Modern Mexican Painting: From the Andrés Blaisten Collection
This summer, visitors to the Meadows Museum will have the opportunity to experience one of the greatest collections of modern Mexican art in the world. Modern Mexican Painting from the Andrés Blaisten Collection will feature a selection of eighty paintings from this singular group of works.
Andrés Blaisten, whose collection is comprised of over 8,000 works of art—including paintings, sculpture, drawings, and prints—first began collecting while studying painting at the Academy of San Carlos in Mexico City in the late 1960s. At first casually buying paintings from his academy friends, Blaisten soon dropped out of the academy and alongside his business ventures, devoted himself to selecting art that reflected his own relationship with Mexico. Although Blaisten has acquired works from various periods, this exhibition focuses on a predominant interest of his: paintings created in Mexico in the first half of the twentieth century.

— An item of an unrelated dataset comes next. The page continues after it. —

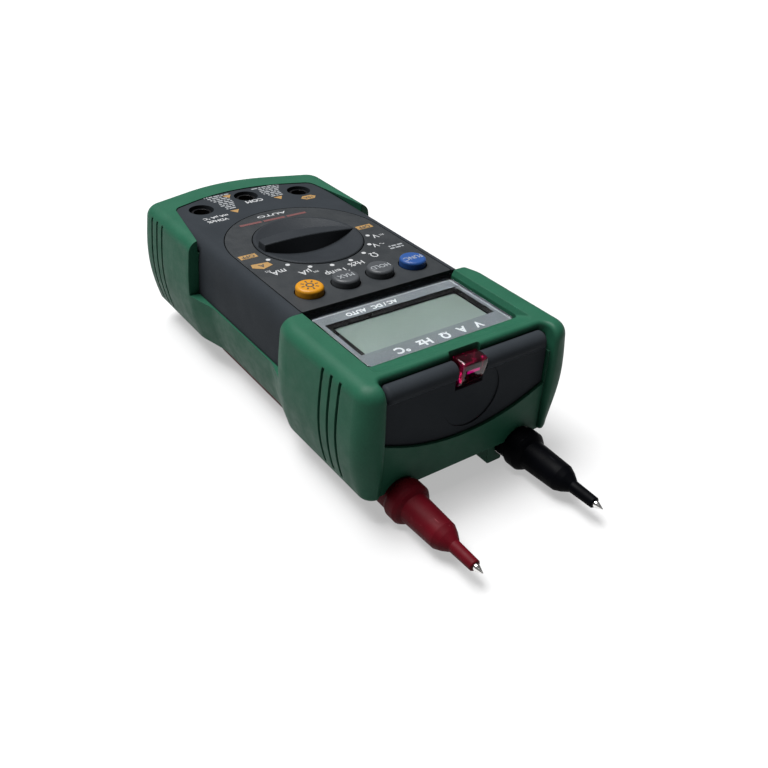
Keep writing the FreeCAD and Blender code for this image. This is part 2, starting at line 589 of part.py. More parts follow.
def make_board():
    outline = mirrored([(27.0, 76.6, 2), (27.0, -38, 4), (0, -52.6, 42)])
    board = prism(outline, BOARD_BACK, BOARD_TOP)
    holes = [post(x, y, -15, -10, SLEEVE_RADIUS + GAP) for name, x, y in jacks()]
    holes += [post(x, y, -15, -10, 1.6) for x, y in screw_places()]
    pieces["main_board"] = board.cut(holes)

    back = BOARD_UNDER
    chip = box(-7, 7, 12, 26, back - 1.6, back - 0.1)
    legs = []
    for i in range(12):
        place = -5.5 + i
        legs.append(box(place - 0.2, place + 0.2, 10.9, 12.2, back - 1.0, back))
        legs.append(box(place - 0.2, place + 0.2, 25.8, 27.1, back - 1.0, back))
        legs.append(box(-8.1, -6.8, 19 + place - 0.2, 19 + place + 0.2, back - 1.0, back))
        legs.append(box(6.8, 8.1, 19 + place - 0.2, 19 + place + 0.2, back - 1.0, back))
    pieces["meter_chip"] = chip.fuse(legs)
    pieces["buzzer"] = post(0, 44.0, back - 2.8, back, 7.0).cut(post(0, 44.0, back - 4, back - 2, 1.0))
    pieces["thermistor"] = soften(box(-24.5, -16.5, -22, -19, back - 8, back), 1.0,
                                  lambda edge: abs(edge.Vertexes[0].Z - edge.Vertexes[1].Z) < 0.01)

    clips = []
    for name, size in FUSES.items():
        pieces[name] = make_fuse(*size)
        clips += fuse_clips(*size)
    pieces["fuse_clips"] = group(clips)
    path = [Vector(-19, -26, back), Vector(-19, -26, -18.6), Vector(-7, -26, -18.6),
            Vector(-7, -26, back)]
    pieces["current_shunt"] = rod_along(path, 0.8)


def rod_along(path, radius):
    """Round bar along straight runs with ball corners."""
    solids = []
    for start, end in zip(path, path[1:]):
        run = end - start
        solids.append(Part.makeCylinder(radius, run.Length, start, run))
    for corner in path[1:-1]:
        solids.append(Part.makeSphere(radius, corner))
    return solids[0].fuse(solids[1:]).removeSplitter()


def make_fuse(x, y, length, radius):
    body = bar(x, FUSE_Z, y, y + length, radius - 0.25)
    ends = [bar(x, FUSE_Z, y, y + 5, radius), bar(x, FUSE_Z, y + length - 5, y + length, radius)]
    return body.fuse(ends).removeSplitter()


def fuse_clips(x, y, length, radius):
    clips = []
    for y0 in (y + 0.8, y + length - 4.8):
        start, end = y0 - 1, y0 + 5
        held = radius + LINE_GAP
        outer = box(x - radius - 0.6, x + radius + 0.6, y0, y0 + 4, FUSE_Z - 1.6, BOARD_UNDER)
        inner = bar(x, FUSE_Z, start, end, held)
        relief = box(x - radius + 0.6, x + radius - 0.6, start, end, FUSE_Z, BOARD_BACK - 0.6)
        mouth = box(x - held, x + held, start, end, FUSE_Z - 3, FUSE_Z)
        clips.append(outer.cut([inner, relief, mouth]))
    return clips


def make_ncv():
    """Red window of the voltage sensor, with its diode in a pocket behind."""
    side = [(77.4, -1.0), (83.1, -1.0), (83.1, -6.0), (81.0, -9.6), (77.4, -9.6)]
    points = [Vector(-NCV_HALF, y, z) for y, z in side]
    window = Part.Face(Part.makePolygon(points + points[:1])).extrude(X_AXIS * 2 * NCV_HALF)
    window = soften(window, 1.3, lambda edge: edge.BoundBox.YMax > 82)
    pocket = box(-3.2, 3.2, 77, 81.6, -7.4, -2.3)
    pieces["ncv_window"] = window.cut(pocket)
    led_radius, led_z, led_end = 1.5, -4.8, 80.0
    led = bar(0, led_z, 77.4, led_end, led_radius)
    dome = Part.makeSphere(led_radius, Vector(0, led_end, led_z))
    pieces["ncv_led"] = led.fuse(dome).removeSplitter()


# ---- batteries, door and stand ------------------------------------------------------------
def make_batteries():
    can_end = CELL_START + CELL_LENGTH - NUB_LENGTH
    for name, side in (("battery_1", 1), ("battery_2", -1)):
        cell = bar(side * CELL_X, CELL_Z, CELL_START, can_end, CELL_RADIUS)
        nub_y = can_end if side > 0 else CELL_START - NUB_LENGTH
        pieces[name] = cell.fuse(bar(side * CELL_X, CELL_Z, nub_y, nub_y + NUB_LENGTH, 1.8))
    far = CELL_START + CELL_LENGTH
    plates = []
    for side in (1, -1):
        plates.append(box(side * CELL_X - 4, side * CELL_X + 4, far + 0.1, far + 0.5, -30.5, -22))
        plates.append(box(side * CELL_X - 4, side * CELL_X + 4, -48.5, -48.35, -30.5, -22))
    pieces["battery_contacts"] = group(plates)


def make_door():
    door = box(-DOOR_HALF, DOOR_HALF, DOOR_START, DOOR_END, BOX_BACK_Z, -32.15)
    door = soften(door, 0.5, level(BOX_BACK_Z))
    ribs = [box(-7, 7, y, y + 0.9, BOX_BACK_Z - 1, BOX_BACK_Z + 0.35) for y in (-11, -8.5, -6)]
    y = DOOR_SCREW_Y
    screw = post(0, y, BOX_BACK_Z - 1, -33.0, 1.9).fuse(post(0, y, -36, -30, 1.1))
    pieces["battery_door"] = door.cut(ribs + [screw])
    head = post(0, y, BOX_BACK_Z + 0.05, -33.02, 1.75)
    shank = post(0, y, -33.1, -27.5, 0.8)
    slot = box(-1.3, 1.3, y - 0.2, y + 0.2, -35, -33.4)
    pieces["battery_door_screw"] = head.fuse(shank).cut(slot)


def make_stand():
    plate = box(-STAND_HALF, STAND_HALF, 7.0, PIN_Y, -33.5, -30.95)
    barrel = Part.makeCylinder(1.4, 2 * STAND_HALF, Vector(-STAND_HALF, PIN_Y, PIN_Z), X_AXIS)
    hollow = box(-7.0, 7.0, 14.0, 46.0, -40, -32.7)
    hollow = soften(hollow, 2.0, lambda edge: edge.BoundBox.ZLength > 5)
    nail = bar(0, BOX_BACK_Z - 2.2, 0, 9.0, 4.4)
    bore = Part.makeCylinder(PIN_RADIUS + 0.07, 30, Vector(-15, PIN_Y, PIN_Z), X_AXIS)
    plate = soften(plate, 2.5, lambda edge: edge.BoundBox.ZLength > 1 and edge.BoundBox.YMax < 8)
    pieces["tilt_stand"] = plate.cut(hollow).fuse(barrel).cut([bore, nail]).removeSplitter()
    pieces["stand_pin"] = Part.makeCylinder(PIN_RADIUS, 24.2, Vector(-12.1, PIN_Y, PIN_Z), X_AXIS)


# ---- probes -------------------------------------------------------------------------------
def make_probe(name, x):
    """Moulded handle with a finger guard and a thin insulated nose, and its metal point."""
    profile = [(PROBE_REAR, 0), (PROBE_REAR, 4.6), (PROBE_REAR + 1.2, PROBE_RADIUS),
               (FLANGE_Y, PROBE_RADIUS), (FLANGE_Y + 0.1, 5.9), (FLANGE_Y + 0.9, 6.25),
               (86.6, 6.25), (87.6, 5.6), (88.4, 4.6), (100.4, 4.15), (102.4, 3.3),
               (104.8, 1.85), (112.6, 1.65), (112.9, 1.4), (112.9, 0)]
    handle = turned_along_y(profile, x, PROBE_Z)
    inlet = bar(x, PROBE_Z, PROBE_REAR - 1, PROBE_REAR + 12, 2.0)
    core = bar(x, PROBE_Z, 60, 114, TIP_RADIUS + LINE_GAP)
    pieces[name + "_handle"] = handle.cut([inlet, core])
    point = turned_along_y([(60.2, 0), (60.2, TIP_RADIUS), (113.6, TIP_RADIUS), (115.3, 0.3),
                            (PROBE_POINT, 0.06), (PROBE_POINT, 0)], x, PROBE_Z)
    pieces[name + "_tip"] = point


# ---- build and export ---------------------------------------------------------------------
pieces["holster"] = make_holster()
pieces["front_case"] = make_front_case()
pieces["control_panel"] = make_control_panel()
pieces["rear_case"] = make_rear_case()
pieces["case_screws"] = make_case_screws()
make_display()
make_buttons()
make_knob()
make_sockets()
make_board()
make_ncv()
make_batteries()
make_door()
make_stand()
make_probe("red_probe", PROBE_X)
make_probe("black_probe", -PROBE_X)

TO_STAND = Vector(0, -(JACK_END + PROBE_POINT) / 2, -REST_Z)
for name, shape in pieces.items():
    shape.translate(TO_STAND)
    shape.exportStep("parts/%s.step" % name)
print("moved by", TO_STAND)
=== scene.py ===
import json
import math

import bmesh
import bpy
from mathutils import Matrix, Quaternion, Vector


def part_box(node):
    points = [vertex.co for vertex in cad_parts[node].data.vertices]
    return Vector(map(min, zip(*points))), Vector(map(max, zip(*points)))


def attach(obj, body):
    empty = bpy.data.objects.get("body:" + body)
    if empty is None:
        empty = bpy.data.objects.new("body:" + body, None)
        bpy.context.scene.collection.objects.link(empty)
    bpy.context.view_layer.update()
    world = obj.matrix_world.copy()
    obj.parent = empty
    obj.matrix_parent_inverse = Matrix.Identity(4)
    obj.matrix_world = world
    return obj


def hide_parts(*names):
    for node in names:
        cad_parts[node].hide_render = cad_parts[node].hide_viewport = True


# A digital multimeter in its green rubber holster, lying on its back with its two test
# probes clipped underneath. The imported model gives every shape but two: the red window of the
# voltage sensor and the diode behind it have finer, rounded meshes here. This file adds those,
# the finishes, the printing, the camera and the light.
#
# Places on the instrument are in millimetres from the middle of the dial, with X across it,
# Y toward the display end and Z up from the panel's face. at() turns them into metres.

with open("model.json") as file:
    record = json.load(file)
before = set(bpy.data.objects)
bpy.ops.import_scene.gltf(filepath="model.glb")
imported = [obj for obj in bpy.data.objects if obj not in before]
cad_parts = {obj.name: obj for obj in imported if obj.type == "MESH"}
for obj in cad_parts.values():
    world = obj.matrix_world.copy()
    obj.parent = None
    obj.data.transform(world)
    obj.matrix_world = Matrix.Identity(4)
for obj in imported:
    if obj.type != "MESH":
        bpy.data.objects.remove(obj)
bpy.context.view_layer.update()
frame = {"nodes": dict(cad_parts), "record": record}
NODES = frame["nodes"]
SLOTS = {part["node"]: part["material_slot"] for part in frame["record"]["subparts"]}

MM = 0.001

# ---- places, worked out from the frame -------------------------------------------------------
KNOB_LOW, KNOB_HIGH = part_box("rotary_knob")
KNOB_MIDDLE = (KNOB_LOW + KNOB_HIGH) / 2
PANEL_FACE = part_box("control_panel")[1].z
ORIGIN = Vector((KNOB_MIDDLE.x, KNOB_MIDDLE.y, PANEL_FACE))


def at(x, y, z=0.0):
    """That place on the instrument, in metres."""
    return ORIGIN + Vector((x, y, z)) * MM


def measured(corners):
    """The corners of a box, in millimetres from the middle of the dial."""
    return [(corner - ORIGIN) / MM for corner in corners]


def top_middle(node):
    """Centre of a node's top face, in millimetres from the middle of the dial."""
    low, high = measured(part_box(node))
    return (low.x + high.x) / 2, (low.y + high.y) / 2, high.z


def around(radius, degrees):
    """The (x, y) at that distance and angle from a centre, anticlockwise from +X."""
    return radius * math.cos(math.radians(degrees)), radius * math.sin(math.radians(degrees))


# ---- object helpers --------------------------------------------------------------------------
def new_object(name, data):
    made = bpy.data.objects.new(name, data)
    bpy.context.scene.collection.objects.link(made)
    return made


def new_piece(name, shell, material):
    """Object with the mesh gathered in a bmesh, which is used up."""
    mesh = bpy.data.meshes.new(name)
    shell.to_mesh(mesh)
    shell.free()
    mesh.materials.append(material)
    return new_object(name, mesh)


def aim_at(thing, place, direction, roll=0.0):
    """Put a camera or light at place, looking along direction."""
    thing.location = place
    thing.rotation_mode = "QUATERNION"
    turned = Quaternion((0, 0, 1), math.radians(roll))
    thing.rotation_quaternion = direction.to_track_quat("-Z", "Y") @ turned


# ---- camera, floor and light, in metres and degrees ------------------------------------------
AZIMUTH = 142.345
ELEVATION = 33.781
ROLL = 3.59
AIM = Vector((0.0094, 0.0287, 0.0233))
DISTANCE = 0.2407
LENS = 39.74
SENSOR = 36.0
NEAREST, FARTHEST = 0.01, 20.0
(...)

By virtue of their diversity, the paintings chosen for the exhibition demonstrate the social, political, and artistic patchwork that shaped Mexico and by extension, its art, from the beginning of the twentieth century until midcentury, when the artists fell into the shadow of the Cold War and their individual voices were swallowed into the machine of Communism.
Mexican Modernism was a polyphony of artistic voices, each expressing a particular point of view. This exhibition disproves the traditionally held idea that Mexican art of the early twentieth century was insular, its artists working for the most part without an awareness of avant-garde European art. In addition to the giants such as Diego Rivera, José Clemente Orozco, and David Alfaro Siqueiros, all represented in the exhibition, other Mexican artists visited Europe, while many others were aware of the theories and formal elements that informed the various“-isms” taking place on the other side of the Atlantic. At the same time, the Mexican Moderns also took great pride in their indigenous Mexican history, honoring the astonishing achievements and folkloric creation myths of the Aztec Empire and other contingents of pre-Hispanic Mexico. The fascinating juxtaposition of the Old and New World within the context of Mexican Modernism is evident in the display of the Museo Colección Blaisten at the Centro Cultural Universitario Tlatelolco (CCUT), an institution under the auspices of the Universidad Nacional Autónoma de México (UNAM). The Museo Colección Blaisten, a permanent installation of a portion of the collection at the CCUT, overlooks the archaeological site of Tlatelolco, the sister city of Tenochtitlan. A mural by Siqueiros also happens to be within walking distance from this cultural center.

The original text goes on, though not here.